[Start]

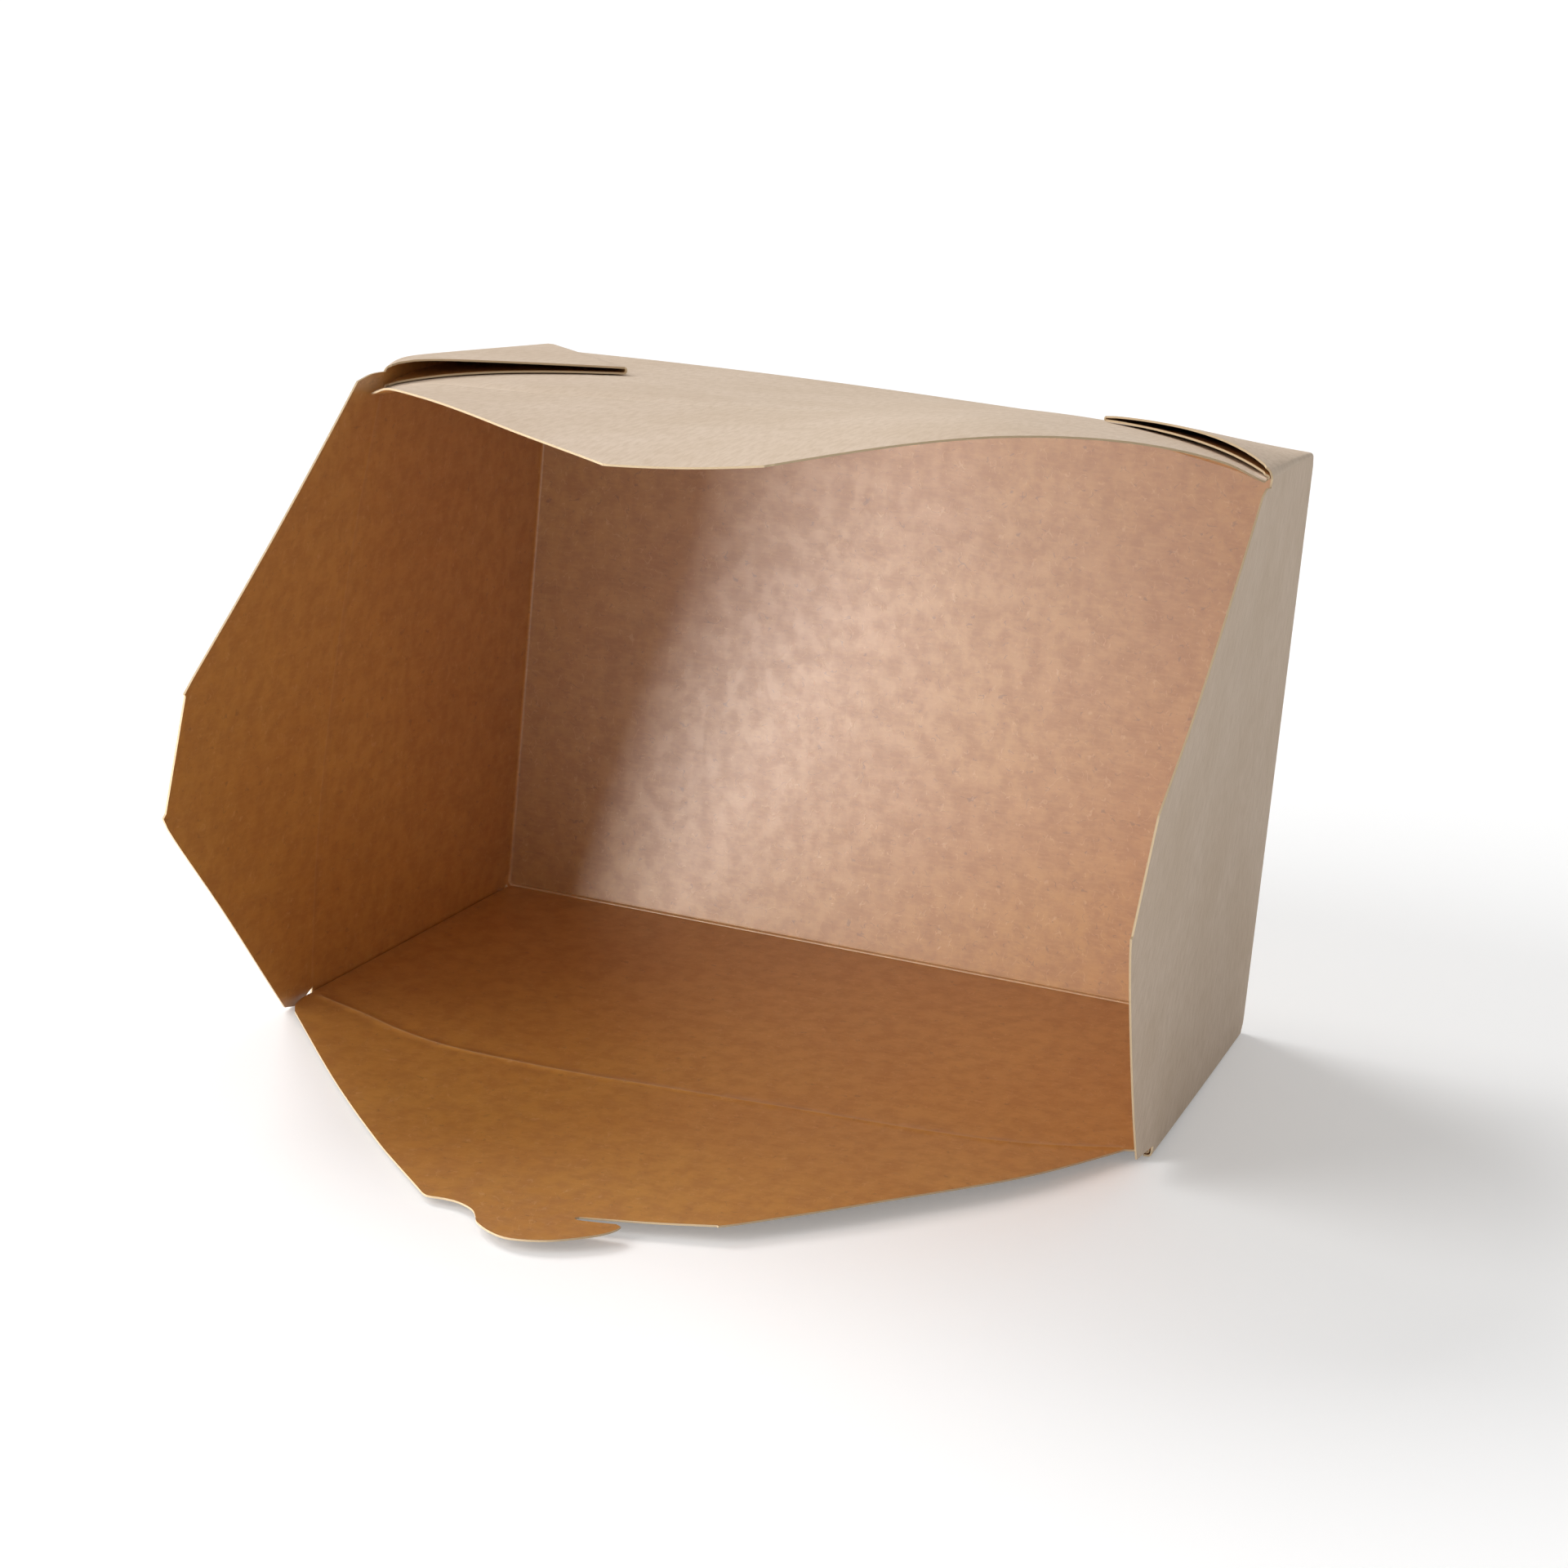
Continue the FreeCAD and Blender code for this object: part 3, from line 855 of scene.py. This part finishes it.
def crease_lines(points, width, mark=1.0):
    """A pressed crease: its middle line, as strong as its mark says, and its two shoulders."""
    line = smooth_line(points)
    along = np.gradient(line, axis=0)
    square = np.stack([-along[:, 1], along[:, 0]], 1)
    square /= np.linalg.norm(square, axis=1)[:, None]
    return [(line, mark), (line + square * width, 0.0), (line - square * width, 0.0)]


print("a crease is", CREASE_DEPTH, "mm deep, between two shoulders")

# %% A flap from its outline
def flap_object(name, place, outline, lines, lift, sheet_turn, flip):
    """A flap of board: place puts a flat point into the upright box, lift curls it outward."""
    points, triangles, marks = filled(outline, lines)
    out = np.array([lift(u, v) for u, v in points]) - HALF_BOARD
    out = out - CREASE_DEPTH * np.array(marks)
    upright = [place(u, v, n) for (u, v), n in zip(points, out)]
    area = [np.cross(points[b] - points[a], points[c] - points[a]) > 0 for a, b, c in triangles]
    triangles = [face if good != flip else face[::-1] for face, good in zip(triangles, area)]
    flat = [sheet_turn(u, v) + (0.0,) for u, v in points]
    return board_object(name, laid(upright), triangles, flat, marks)


# %% [markdown]
# ## The hook flap, on the floor
#
# The flap that continues the wall on the floor carries the hook: a tab with a rounded head, and on
# its right a barb over a narrow slit. In use the barb catches in the opposite flap. The crease is
# not straight: it climbs from both corners and runs flat in the middle, and that makes the closed
# lid hold its curve. The box's weight isn't on this flap, so it only rests along the floor, with
# its right edge a few millimetres up.

# %% The hook flap's lines
WALL_END = corner_half(1.0, "long")
CREASE_FOOT = LONG_WALL
hook_crease = [(-100, 93), (-87, 97.9), (-74, 103.4), (-60, 107.2), (-40, 108.6), (-24, 108.7), (-3, 107.7),
               (24, 106.2), (56, 104.6), (74, 102.2), (88, 97.5), (98, 92.6)]
hook_outline = outline_of(
    [(WALL_END, CREASE_FOOT), (102.4, 91.9), (99.3, 93.4)],
    [(99.3, 93.4), (84.3, 124), (62.1, 152.4), (42, 174.2), (39, 176.3)],
    [(39, 176.3), (27, 180.2), (15, 183.3)],
    [(15, 183.3), (11.6, 184.1), (10.9, 184.9), (11.8, 185.6), (15, 185.3), (20.2, 184.4)],
    [(20.2, 184.4), (21.6, 185.2), (20.8, 188.6), (17.7, 192.6), (11.2, 197.8), (3.9, 199.9), (-1.4, 198.4),
     (-6.2, 195), (-7.6, 192.8), (-10.2, 189.4), (-14.6, 187), (-18.4, 186.4)],
    [(-18.4, 186.4), (-22.4, 186.5), (-25, 184.4)],
    [(-25, 184.4), (-47.4, 162.8), (-71.5, 137.7), (-101, 104.2)],
    [(-101, 104.2), (-103.2, 100), (-103.9, 95), (-WALL_END, CREASE_FOOT)],
    [(-WALL_END, CREASE_FOOT), (0, CREASE_FOOT), (WALL_END, CREASE_FOOT)],
)


print("the hook flap is", round(hook_outline[:, 1].max() - CREASE_FOOT, 1), "mm long")

# %% The hook flap
FLAP_SETTLES_OVER = 70
CREASE_SHOULDER = 0.4


def hook_lift(u, v):
    """The flap leaves the plane of its wall and lies down along the floor, its right edge highest."""
    on_plane = laid([on_long_wall(-1, u, v, 0)])[0]
    share = min(1.0, max(0.0, (v - CREASE_FOOT) / FLAP_SETTLES_OVER))
    share = share ** 2 * (3 - 2 * share)
    above_floor = min(6.0, max(1.0, 2.8 + 0.035 * on_plane[0]))
    return share * (on_plane[2] - above_floor)


hook = flap_object(
    "hook_flap_sheet",
    lambda u, v, n: on_long_wall(-1, u, v, n),
    hook_outline,
    crease_lines(hook_crease, CREASE_SHOULDER),
    hook_lift,
    lambda u, v: (u, -BASE_HALF_SHORT - v),
    flip=False,
)

# %% [markdown]
# ## The plain flap, on top
#
# The opposite flap has no hook. It is held only by its crease, so it has taken a wave: one
# corner curls, the tip droops and the right side arches. Cloth simulation would not know that
# memory of the board, so the wave is a sum of gentle bends along and across the flap.

# %% The plain flap's lines
plain_crease = [(-99, 92.4), (-90, 97), (-79, 102.4), (-66, 106.6), (-50, 108.2), (0, 108.8), (50, 108.2),
                (66, 106.6), (79, 102.4), (90, 97), (99, 92.4)]
plain_outline = outline_of(
    [(WALL_END, CREASE_FOOT), (103.9, 94.2), (103.2, 98), (101.8, 100.8)],
    [(101.8, 100.8), (84.7, 129.7), (55.3, 165.2), (26.7, 189.8), (23, 192.7)],
    [(23, 192.7), (22, 193.4), (20.6, 193.6)],
    [(20.6, 193.6), (6, 194), (-10.2, 193.6)],
    [(-10.2, 193.6), (-11.4, 193.4), (-12.4, 192.5)],
    [(-12.4, 192.5), (-45.3, 165.2), (-78.9, 129.7), (-100.4, 102.3)],
    [(-100.4, 102.3), (-103.4, 98.8), (-104.2, 95), (-WALL_END, CREASE_FOOT)],
    [(-WALL_END, CREASE_FOOT), (0, CREASE_FOOT), (WALL_END, CREASE_FOOT)],
)


print("the plain flap is", round(plain_outline[:, 1].max() - CREASE_FOOT, 1), "mm long")

# %% The plain flap
PLAIN_REACH = 102.5
TIP_OFFSET = 8.2


def plain_lift(u, v):
    """Outward wave of the top flap in mm. It starts as its wall's wave and turns at the crease:
    the left side and the tip droop, the right side arches."""
    beyond = max(0.0, (v - CREASE_FOOT) / PLAIN_REACH)
    across = (u - TIP_OFFSET * beyond) / WAVE_HALF
    turned = min(1.0, beyond * 5.7)
    turned = beyond * turned ** 2 * (3 - 2 * turned)
    right_side = max(0.0, 2 * across - 1)
    lean = 0.6 + 17.5 * across + 6.1 * across ** 2 - 11 * right_side
    curl = -4.1 - 25.3 * across + 0.3 * across ** 2 + 14 * right_side
    tip = -2.8 + 12.8 * across
    wall = crest(WAVE_HALF * across, v) - corner_dip(WAVE_HALF * across, v)
    wall -= 1.8 * min(1.0, beyond * 20) * math.exp(-((u + 104) ** 2 + (v - 98) ** 2) / 64)
    return wall + turned * lean + turned ** 2 * curl + turned ** 3 * tip


plain = flap_object(
    "plain_flap_sheet",
    lambda u, v, n: on_long_wall(1, u, v, n),
    plain_outline,
    crease_lines(plain_crease, CREASE_SHOULDER),
    plain_lift,
    lambda u, v: (u, BASE_HALF_SHORT + v),
    flip=True,
)

# %% [markdown]
# ## The two short flaps
#
# The short flaps are plain tongues that fold in first. Their creases climb by a few millimetres
# only, and are hardly to be seen while a flap stands open. Both lie in line with their walls. One
# function cuts both, but a used flap's sides are never a mirror of each other, so each has its
# own outline.

# %% Cutting a short flap
SHORT_END = corner_half(1.0, "short")
SHORT_FOOT = SHORT_WALL
SHORT_CREASE_MARK = 0.35


def short_outline(upper, lower):
    """A short flap between its upper and lower side, each from the notch to the tip."""
    end = SHORT_END
    notch_up, notch_low = upper[0], lower[0]
    return outline_of(
        [(end, SHORT_FOOT), (notch_up[0] + 0.9, (SHORT_FOOT + notch_up[1]) / 2), notch_up],
        upper,
        [upper[-1], lower[-1]],
        lower[::-1],
        [notch_low, (notch_low[0] - 0.6, (SHORT_FOOT + notch_low[1]) / 2), (-end, SHORT_FOOT)],
        [(-end, SHORT_FOOT), (0, SHORT_FOOT), (end, SHORT_FOOT)],
    )


def short_flap(name, side, upper, lower):
    end, low = SHORT_END, SHORT_FOOT + 0.8
    crease = [(-end + 1.5, low), (-end / 2, low + 5), (0, low + 6.6), (end / 2, low + 5), (end - 1.5, low)]
    return flap_object(
        name,
        lambda u, v, n: on_short_wall(side, u, v, n),
        short_outline(upper, lower),
        crease_lines(crease, CREASE_SHOULDER, SHORT_CREASE_MARK),
        lambda u, v: 0.0,
        lambda u, v: (side * (BASE_HALF_LONG + v), u),
        flip=side == -1,
    )


# %% The left and the right flap
left = short_flap(
    "left_flap_sheet", -1,
    [(74.3, 103.4), (44, 132.5), (15, 160.6), (11.4, 162.6)],
    [(-77.4, 101.4), (-46, 133), (-19.5, 161.6), (-15.6, 163.4)],
)
right = short_flap(
    "right_flap_sheet", 1,
    [(74.8, 103.4), (61.3, 120.2), (46.6, 136.6), (32.3, 152.8), (20.5, 168), (18.2, 170)],
    [(-73.6, 106.4), (-40, 138), (-10.5, 166.8), (-7, 168.6)],
)

# %% [markdown]
# ## The flaps in place
#
# Each flap starts at the chord of its crease, where it meets the wall. Here each flap's mesh
# is baked into its place, and the CAD's own flap part is hidden.

for piece, body in ((hook, "hook_flap"), (plain, "plain_flap"), (left, "left_flap"), (right, "right_flap")):
    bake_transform(piece)
    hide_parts(body)

# %% [markdown]
# ## The floor
#
# The box stands on white paper that keeps its soft shadow. Lit by the same lamps as the box, the
# paper would come out light grey. More light would burn the box out, so the paper glows a little
# instead, and only for rays from the camera and from glossy reflections: it lights nothing.

# %% White paper
FLOOR_HALF = 3.0
PAPER_GLOW = 0.21
floor_mesh = bpy.data.meshes.new("studio_floor")
paper_corners = [(x * FLOOR_HALF, y * FLOOR_HALF, 0) for x, y in ((-1, -1), (1, -1), (1, 1), (-1, 1))]
floor_mesh.from_pydata(paper_corners, [], [(0, 1, 2, 3)])
floor = bpy.data.objects.new("studio_floor", floor_mesh)
bpy.context.scene.collection.objects.link(floor)
white = Finish("white studio paper")
white.shader.inputs["Base Color"].default_value = (0.86, 0.86, 0.86, 1)
white.shader.inputs["Roughness"].default_value = 0.9
white.shader.inputs["Emission Color"].default_value = (1, 1, 1, 1)
rays = white.tree.nodes.new("ShaderNodeLightPath")
seen = calc(white, "MAXIMUM", rays.outputs["Is Camera Ray"], rays.outputs["Is Glossy Ray"])
put(white, white.shader.inputs["Emission Strength"], calc(white, "MULTIPLY", seen, PAPER_GLOW))
floor_mesh.materials.append(white.material)
print("floor of", 2 * FLOOR_HALF, "m")

# %% [markdown]
# ## The light
#
# A white world fills the shadows. It is at full white only where the camera sees it directly. Two
# wide lamps from the left do the rest: the one in front throws the left wall's shadow over the
# base, and the one above lights the wall on top. A sun lamp with a wide angle is used for both,
# because a soft lamp at a real distance would light the near flaps more than the base.

# %% The world
WORLD_FILL = 0.42
world = bpy.data.worlds.new("white studio")
bpy.context.scene.world = world
world.use_nodes = True
sky = world.node_tree
background = sky.nodes["Background"]
background.inputs["Color"].default_value = (1, 1, 1, 1)
path = sky.nodes.new("ShaderNodeLightPath")
strength = sky.nodes.new("ShaderNodeMapRange")
strength.inputs["To Min"].default_value = WORLD_FILL
strength.inputs["To Max"].default_value = 1.0
sky.links.new(path.outputs["Is Camera Ray"], strength.inputs["Value"])
sky.links.new(strength.outputs[0], background.inputs["Strength"])
print("world fill", WORLD_FILL)

# %% Two wide lamps
def wide_lamp(name, towards, width, strength):
    """A lamp far away that lights from one direction, as wide as an angle in degrees."""
    lamp = bpy.data.lights.new(name, "SUN")
    lamp.angle = math.radians(width)
    lamp.energy = strength
    made = bpy.data.objects.new(name, lamp)
    bpy.context.scene.collection.objects.link(made)
    direction = Vector(towards).normalized()
    made.location = direction * 2
    made.rotation_mode = "QUATERNION"
    made.rotation_quaternion = direction.to_track_quat("Z", "Y")
    print(name, "at", [round(value, 2) for value in made.location])


wide_lamp("front lamp", towards=(-0.95, -1, 0.85), width=36, strength=1.3)
wide_lamp("top lamp", towards=(-0.95, 0.3, 1), width=34, strength=1.5)

# %% [markdown]
# ## A reflector on the table
#
# The film's gloss on the base needs something bright to reflect. It comes from low down at the front
# left, where a small bright card leans on the table. As it is small, it also draws the slanted
# edge of the left flap's shadow on the base.

# %% The card on the table
AIMED_AT = Vector((0, 0.098, 0.06))
card = bpy.data.lights.new("table reflector", "AREA")
card.energy = 0.95
card.shape = "RECTANGLE"
card.size, card.size_y = 0.075, 0.022
reflector = bpy.data.objects.new("table reflector", card)
bpy.context.scene.collection.objects.link(reflector)
reflector.location = (-0.232, -0.31, 0.013)
reflector.rotation_mode = "QUATERNION"
reflector.rotation_quaternion = (reflector.location - AIMED_AT).to_track_quat("Z", "Y")
reflector.visible_camera = False
print("the card is", round((reflector.location - AIMED_AT).length, 2), "m from the base")

# %% [markdown]
# ## The camera
#
# The photograph was taken with a long lens from the right and a little above. The view is given as
# a photographer would: the point looked at, the direction and distance from it, and a small roll.
# The box's settling is added to it, because the view was measured against the box.

# %% The camera
LENS = 89.86
AZIMUTH, ELEVATION, ROLL = math.radians(19.56), math.radians(17.81), math.radians(-3.97)
DISTANCE = 918.0
LOOK_AT = (-4.37, 42.99, 61.39)

back = Vector((math.sin(AZIMUTH) * math.cos(ELEVATION), -math.cos(AZIMUTH) * math.cos(ELEVATION),
               math.sin(ELEVATION)))
level = Vector((math.cos(AZIMUTH), math.sin(AZIMUTH), 0))
down = (-back).cross(level)
right_hand = math.cos(ROLL) * level + math.sin(ROLL) * down
up_hand = math.sin(ROLL) * level - math.cos(ROLL) * down
axes = Matrix((right_hand, up_hand, back)).transposed().to_4x4()
place = Matrix.Translation((Vector(LOOK_AT) + back * DISTANCE) * MM) @ axes
settle = Matrix.Translation((0, 0, SETTLE_LIFT * MM)) @ Matrix.Rotation(SETTLE_TILT, 4, "Y")
camera_data = bpy.data.cameras.new("photographer")
camera_data.lens = LENS
camera_data.sensor_width = 36
camera = bpy.data.objects.new("photographer", camera_data)
bpy.context.scene.collection.objects.link(camera)
camera.matrix_world = settle @ place
bpy.context.scene.camera = camera
bpy.context.scene.view_settings.view_transform = "Standard"
print("camera at", [round(value, 3) for value in camera.matrix_world.translation])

[End]

### Aim
Begin with the first line of the data above and, please, print each line exactly until you have printed the line containing "deep, between two"; print nothing else.

### Task output
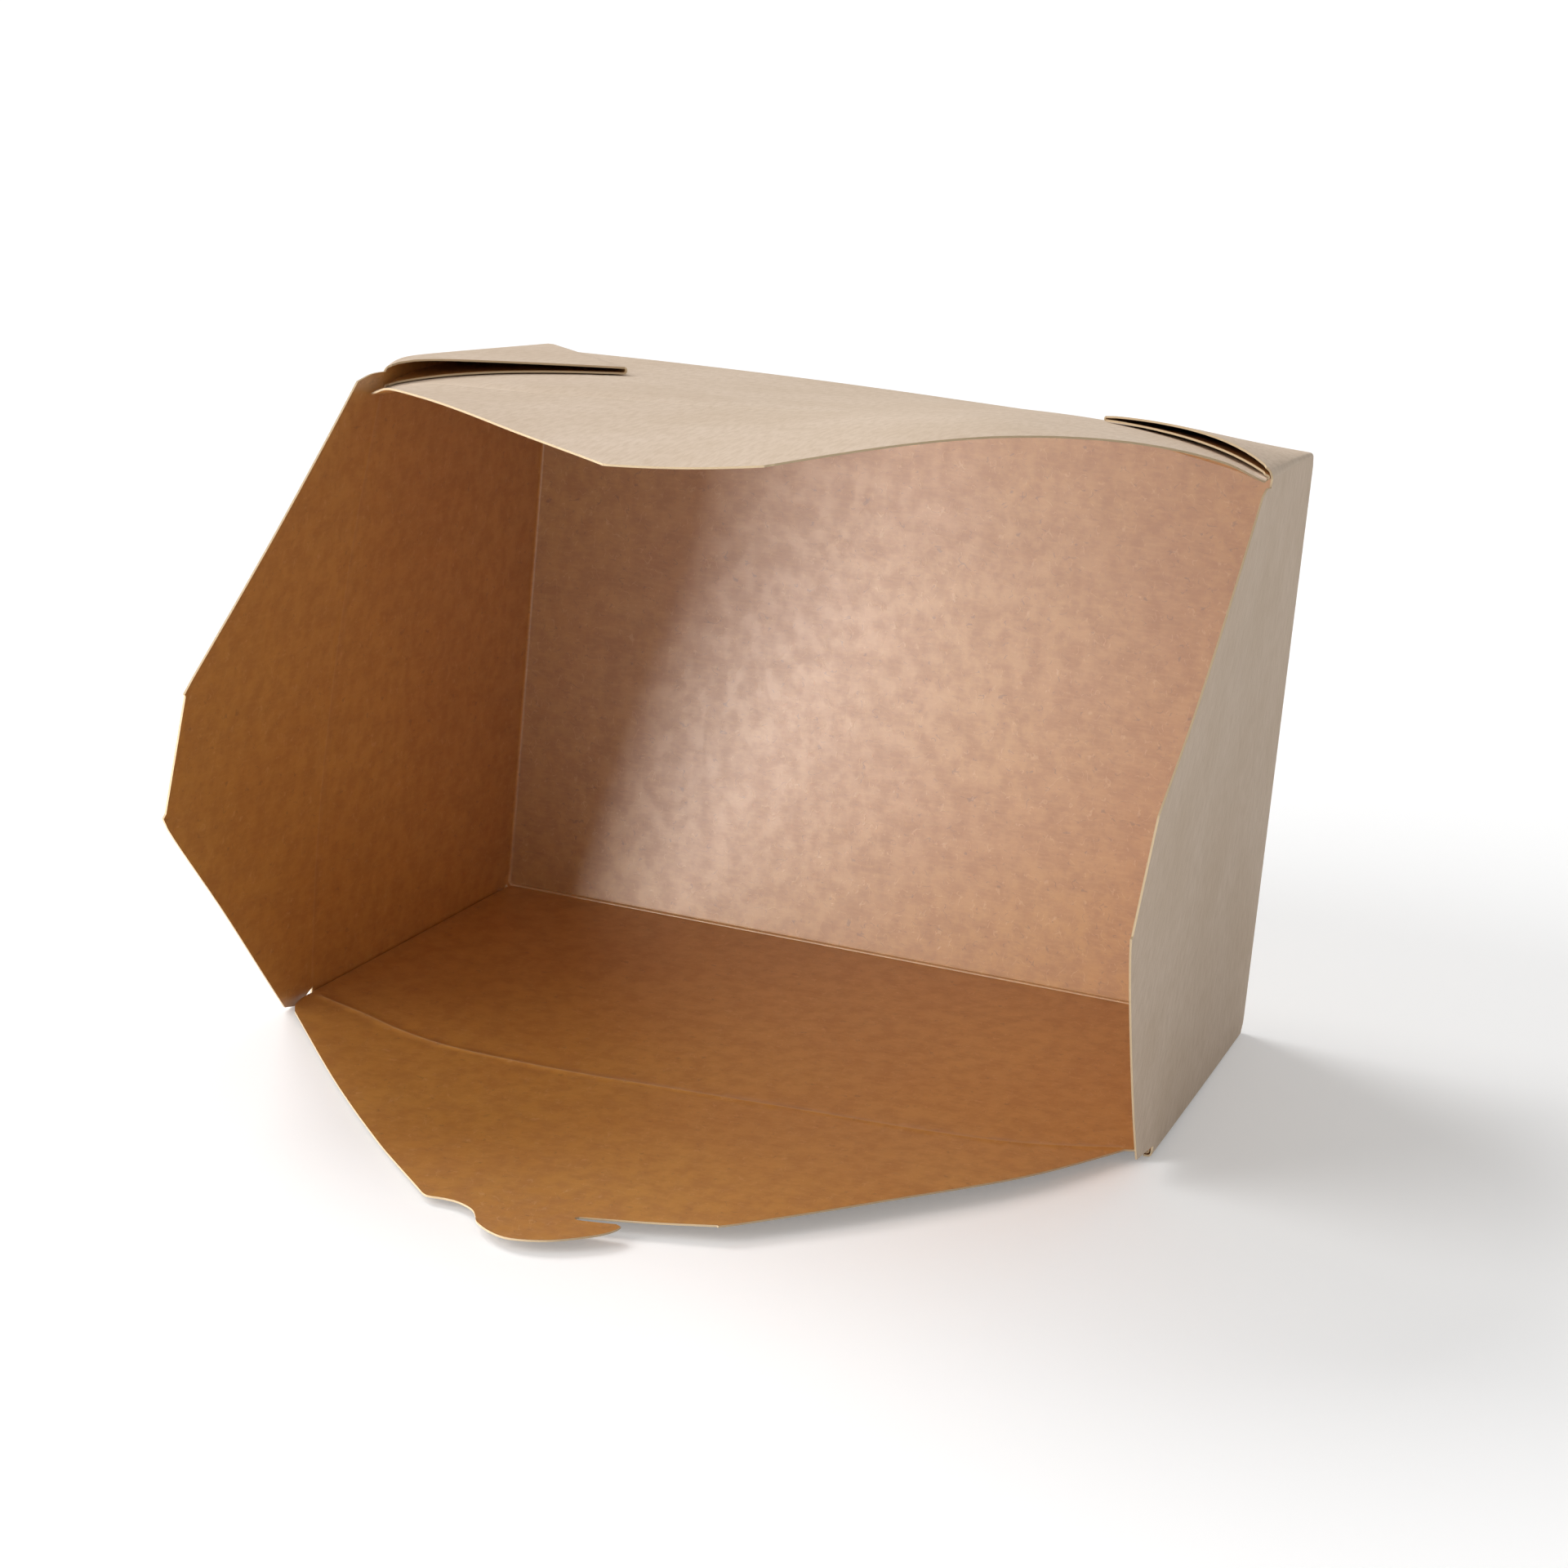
Continue the FreeCAD and Blender code for this object: part 3, from line 855 of scene.py. This part finishes it.
def crease_lines(points, width, mark=1.0):
    """A pressed crease: its middle line, as strong as its mark says, and its two shoulders."""
    line = smooth_line(points)
    along = np.gradient(line, axis=0)
    square = np.stack([-along[:, 1], along[:, 0]], 1)
    square /= np.linalg.norm(square, axis=1)[:, None]
    return [(line, mark), (line + square * width, 0.0), (line - square * width, 0.0)]


print("a crease is", CREASE_DEPTH, "mm deep, between two shoulders")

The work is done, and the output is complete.